MINI w czterech smakach
Naszą przygodę z MINI rozpoczęliśmy od „bulwarowego” czerwonego cabrio. Ostatnie promienie letniego słońca chętnie wpadały do kabiny, a wiatr zastępował klimatyzację. To zadziorne autko jeździ dokładnie tak jak można byłoby się spodziewać po wyglądzie – jest szybkie, chętnie przyspiesza, skręca jak gokart, a to wszystko w akompaniamencie basowych strzałów z wydechu. Jedyny minus jest taki, że po złożeniu dachu, autko nieco traci na urodzie. Pomijam fakt, że wsteczne lusterko staje się wówczas bezużyteczne, bo jedyne co w nim widzimy, to złożony warstwowo „brezent”. Jednak dach po złożeniu zdaje się po prostu leżeć w tylnej partii samochodu, bez jakiegoś określonego porządku czy przeznaczonego dlań miejsca.
Prosto z cabrio przesiedliśmy się do klasycznego hatcha.
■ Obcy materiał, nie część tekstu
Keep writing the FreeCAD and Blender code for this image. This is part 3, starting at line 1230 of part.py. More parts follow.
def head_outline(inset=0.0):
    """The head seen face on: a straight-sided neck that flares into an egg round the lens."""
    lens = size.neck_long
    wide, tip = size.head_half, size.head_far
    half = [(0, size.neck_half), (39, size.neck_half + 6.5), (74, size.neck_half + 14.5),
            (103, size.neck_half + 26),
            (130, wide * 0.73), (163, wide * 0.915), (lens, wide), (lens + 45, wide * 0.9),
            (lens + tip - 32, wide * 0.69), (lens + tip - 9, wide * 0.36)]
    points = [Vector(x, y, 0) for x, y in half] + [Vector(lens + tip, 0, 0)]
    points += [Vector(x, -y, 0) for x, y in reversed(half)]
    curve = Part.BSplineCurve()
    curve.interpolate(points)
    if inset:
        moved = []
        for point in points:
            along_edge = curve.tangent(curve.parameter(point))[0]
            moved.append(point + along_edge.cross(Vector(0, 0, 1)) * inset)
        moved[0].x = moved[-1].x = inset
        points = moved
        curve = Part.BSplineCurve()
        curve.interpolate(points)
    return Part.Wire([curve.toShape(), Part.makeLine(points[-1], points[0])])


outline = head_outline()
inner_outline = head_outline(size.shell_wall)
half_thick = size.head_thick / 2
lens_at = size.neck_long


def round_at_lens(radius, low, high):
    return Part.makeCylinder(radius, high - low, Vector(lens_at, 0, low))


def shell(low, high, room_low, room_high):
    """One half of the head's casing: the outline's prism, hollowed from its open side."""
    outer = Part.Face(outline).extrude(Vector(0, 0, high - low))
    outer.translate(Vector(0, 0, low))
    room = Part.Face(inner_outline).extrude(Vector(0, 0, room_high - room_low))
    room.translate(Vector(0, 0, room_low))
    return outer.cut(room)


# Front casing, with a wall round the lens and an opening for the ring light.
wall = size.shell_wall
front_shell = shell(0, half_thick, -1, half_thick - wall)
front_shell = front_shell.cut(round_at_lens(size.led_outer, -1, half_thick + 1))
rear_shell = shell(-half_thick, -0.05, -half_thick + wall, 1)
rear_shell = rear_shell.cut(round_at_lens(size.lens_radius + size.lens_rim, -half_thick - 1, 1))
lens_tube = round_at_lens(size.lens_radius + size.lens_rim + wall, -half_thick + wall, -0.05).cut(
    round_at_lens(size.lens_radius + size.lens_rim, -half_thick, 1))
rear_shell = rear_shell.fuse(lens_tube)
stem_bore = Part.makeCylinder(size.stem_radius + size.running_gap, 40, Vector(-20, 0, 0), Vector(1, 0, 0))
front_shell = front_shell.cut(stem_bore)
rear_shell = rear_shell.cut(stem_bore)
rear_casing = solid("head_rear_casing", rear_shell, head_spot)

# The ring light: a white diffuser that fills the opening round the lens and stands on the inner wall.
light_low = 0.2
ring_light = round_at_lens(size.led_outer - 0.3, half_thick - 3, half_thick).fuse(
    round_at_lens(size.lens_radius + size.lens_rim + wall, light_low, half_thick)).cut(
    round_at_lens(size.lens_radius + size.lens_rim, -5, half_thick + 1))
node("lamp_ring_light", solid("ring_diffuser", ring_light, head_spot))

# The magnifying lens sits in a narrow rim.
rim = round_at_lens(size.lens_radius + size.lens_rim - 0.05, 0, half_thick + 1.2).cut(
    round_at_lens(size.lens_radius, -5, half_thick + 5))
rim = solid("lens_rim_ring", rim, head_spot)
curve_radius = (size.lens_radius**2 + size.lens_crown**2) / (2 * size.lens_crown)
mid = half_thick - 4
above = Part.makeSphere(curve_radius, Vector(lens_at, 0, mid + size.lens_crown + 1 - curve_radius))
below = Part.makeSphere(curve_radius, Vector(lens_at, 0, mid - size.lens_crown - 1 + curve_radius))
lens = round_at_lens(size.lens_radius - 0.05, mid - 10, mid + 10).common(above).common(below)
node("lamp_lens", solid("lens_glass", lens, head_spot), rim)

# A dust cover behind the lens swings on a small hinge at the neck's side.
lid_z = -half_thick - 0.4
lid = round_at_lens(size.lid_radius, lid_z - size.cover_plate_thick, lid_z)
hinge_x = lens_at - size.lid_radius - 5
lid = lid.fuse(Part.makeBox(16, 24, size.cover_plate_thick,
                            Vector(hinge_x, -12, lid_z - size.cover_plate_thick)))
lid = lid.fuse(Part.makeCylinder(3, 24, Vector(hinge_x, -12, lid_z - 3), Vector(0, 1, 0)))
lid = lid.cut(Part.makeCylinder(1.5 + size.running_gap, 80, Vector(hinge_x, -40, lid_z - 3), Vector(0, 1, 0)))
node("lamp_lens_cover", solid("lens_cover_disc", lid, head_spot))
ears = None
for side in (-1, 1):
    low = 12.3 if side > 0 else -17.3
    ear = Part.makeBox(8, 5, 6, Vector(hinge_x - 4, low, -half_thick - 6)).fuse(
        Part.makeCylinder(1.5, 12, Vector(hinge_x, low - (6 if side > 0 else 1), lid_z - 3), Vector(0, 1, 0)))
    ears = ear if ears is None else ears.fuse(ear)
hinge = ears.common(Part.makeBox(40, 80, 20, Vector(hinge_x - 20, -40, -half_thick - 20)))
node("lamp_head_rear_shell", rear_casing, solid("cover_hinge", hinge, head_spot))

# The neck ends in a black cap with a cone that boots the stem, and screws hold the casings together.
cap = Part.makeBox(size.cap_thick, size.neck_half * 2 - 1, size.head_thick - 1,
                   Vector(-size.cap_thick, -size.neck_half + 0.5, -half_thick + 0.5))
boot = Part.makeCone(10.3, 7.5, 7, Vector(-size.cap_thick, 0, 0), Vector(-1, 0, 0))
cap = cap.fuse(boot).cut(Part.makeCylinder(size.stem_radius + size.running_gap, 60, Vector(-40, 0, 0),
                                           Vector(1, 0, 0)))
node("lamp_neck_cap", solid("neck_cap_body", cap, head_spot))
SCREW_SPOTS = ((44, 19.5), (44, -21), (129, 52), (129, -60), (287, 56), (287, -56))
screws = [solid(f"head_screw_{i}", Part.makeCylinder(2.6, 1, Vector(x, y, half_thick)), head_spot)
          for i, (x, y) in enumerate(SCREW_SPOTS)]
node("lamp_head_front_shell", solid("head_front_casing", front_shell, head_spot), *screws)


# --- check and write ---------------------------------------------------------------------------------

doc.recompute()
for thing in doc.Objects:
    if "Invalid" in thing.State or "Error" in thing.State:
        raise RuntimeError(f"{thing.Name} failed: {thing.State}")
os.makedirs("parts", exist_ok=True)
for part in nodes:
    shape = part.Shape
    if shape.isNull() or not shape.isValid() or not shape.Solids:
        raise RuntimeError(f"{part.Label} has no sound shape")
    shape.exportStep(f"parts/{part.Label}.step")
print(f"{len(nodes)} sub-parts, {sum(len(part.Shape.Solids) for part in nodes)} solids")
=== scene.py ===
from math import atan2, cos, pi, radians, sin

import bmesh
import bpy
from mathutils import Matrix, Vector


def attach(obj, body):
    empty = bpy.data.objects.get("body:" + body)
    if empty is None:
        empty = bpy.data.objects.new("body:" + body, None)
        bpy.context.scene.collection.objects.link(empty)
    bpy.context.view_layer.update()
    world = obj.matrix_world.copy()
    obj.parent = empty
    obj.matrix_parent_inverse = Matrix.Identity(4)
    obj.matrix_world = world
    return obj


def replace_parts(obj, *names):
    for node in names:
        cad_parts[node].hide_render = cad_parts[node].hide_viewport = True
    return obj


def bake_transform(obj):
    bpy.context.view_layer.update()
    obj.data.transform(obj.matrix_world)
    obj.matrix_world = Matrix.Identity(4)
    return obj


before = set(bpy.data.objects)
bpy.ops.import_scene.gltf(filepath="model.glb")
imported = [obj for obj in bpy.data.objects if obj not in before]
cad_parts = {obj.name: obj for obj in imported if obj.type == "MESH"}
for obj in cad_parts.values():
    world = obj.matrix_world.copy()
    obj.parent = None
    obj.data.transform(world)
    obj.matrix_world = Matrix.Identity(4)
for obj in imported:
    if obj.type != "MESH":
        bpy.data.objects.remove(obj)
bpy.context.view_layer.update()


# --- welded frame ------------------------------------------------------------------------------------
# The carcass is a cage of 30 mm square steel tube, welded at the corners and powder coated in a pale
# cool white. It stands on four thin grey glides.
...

Różnica w prowadzeniu - poza tym, że w kabinie było zdecydowanie ciszej - była w zasadzie żadna.
Kolejna rotacja zaprowadziła nas do najnowszego dziecka w gamie JCW – Clubmana. To dość odważna i ciekawa propozycja ze strony marki. Samochody MINI mają w sobie to coś. To auta z wieloletnią historią, dostarczające naprawdę ciekawych wrażeń. Z reguły wybierają je osoby, na co dzień podróżujące w pojedynkę. Nie ma co ukrywać, z MINI jest takie auto rodzinne, jak z Hołowczyca baletnica. Jednak marka wyszła naprzeciw dość wąskiej grupie klientów – osób potrzebujących większego auta (ze względu na rodzinę, własności transportowe, bądź po prostu preferencje), chcących zostać w szeregach MINI, ale potrzebujących mocniejszego auta niż przeciętny śmiertelnik. No i voila! Takie są główne zamysły Clubmana. Faktycznie miejsca w kabinie jest aż nadto. Z przodu trudno odczuć różnicę w stosunku to „standardowego” MINI, poza nieznacznie zmienioną pozycją i większą przestrzenią po bokach. Siedzimy nieco wyżej, jak w „zwykłym" aucie osobowym, a nie typowo usportowionym. Tylna kanapa spokojnie pomieści dwóch dorosłych mężczyzn, przy czym miejsca na nogi i nad głowami jest zupełnie wystarczająco. Bagażnik o pojemności 360 litrów sprawia, że MINI Clubman okaże się świetną propozycją dla rodzin typu 2+2. A w odmianie John Cooper Works może wychowa nam kolejnego petrolheada?...
Jak to mówią: „last but not least”. W końcu przyszedł czas na MINI Countrymana, który spędził długie godziny na siłowni. Połączenie lekko uterenowionego MINI ze sportowym charakterem brzmi początkowo nieco absurdalnie. Bo po co komu taka dziwna konfiguracja? Pamiętajmy jednak, że większość Countrymanów (poza dakarowymi rzecz jasna) nigdy nie widziała większego błota niż listopadowa kałuża czy szutrowa droga dojazdowa do działki. Mimo że typowy off-road jest im raczej obcy (trudno mówić o off-roadzie na 18- lub 19-calowych felgach), wiele osób wybiera ten typ nadwozia ze względu na wygodę. Jest nieco podwyższone, co obecnie jest w modzie, bardziej masywne od typowego MINI, a plastikowe osłony nadkoli nadają mu niebanalnego charakteru. Uterenowione zawieszenie czuć już od pierwszych chwil za kierownicą. Nieco wyższe i bardziej miękko zestrojone zawieszenie zdaje się nie nadążać za dwulitrowym silnikiem o mocy 231 koni mechanicznych. Układ kierowniczy pracuje bardziej miękko niż w najbardziej charakternym hatchbacku i od razu czuć, że Countryman ma w sobie najmniej gokartowego zacięcia z całej rodzinki. Wygrywa za to na innym polu. Podczas dojazdu na treningową trasę Orlen Teamu, pozostałe „miniaki” w tempie patrolowym posuwały się naprzód dziurawą polną drogą. Aluminiowe felgi miały ochotę „wstać i wyjść”, a kierowcy ze skupieniem pokonywali kolejne dziury, modląc się, by nie przytrzeć spodem. Tymczasem Countryman, z wesołym „lalalala!” wypisanym na twarzy, radośnie podskakiwał na górkach, nic nie robiąc sobie z quasi-terenowej trasy.
Kilka dni w towarzystwie MINI John Cooper Works pokazały nam, że MINI to nie tylko kolorowe, pocieszne autka, które za wygląd kocha wiele osób. W kwestii charakteru potrafią diametralnie się od siebie różnić.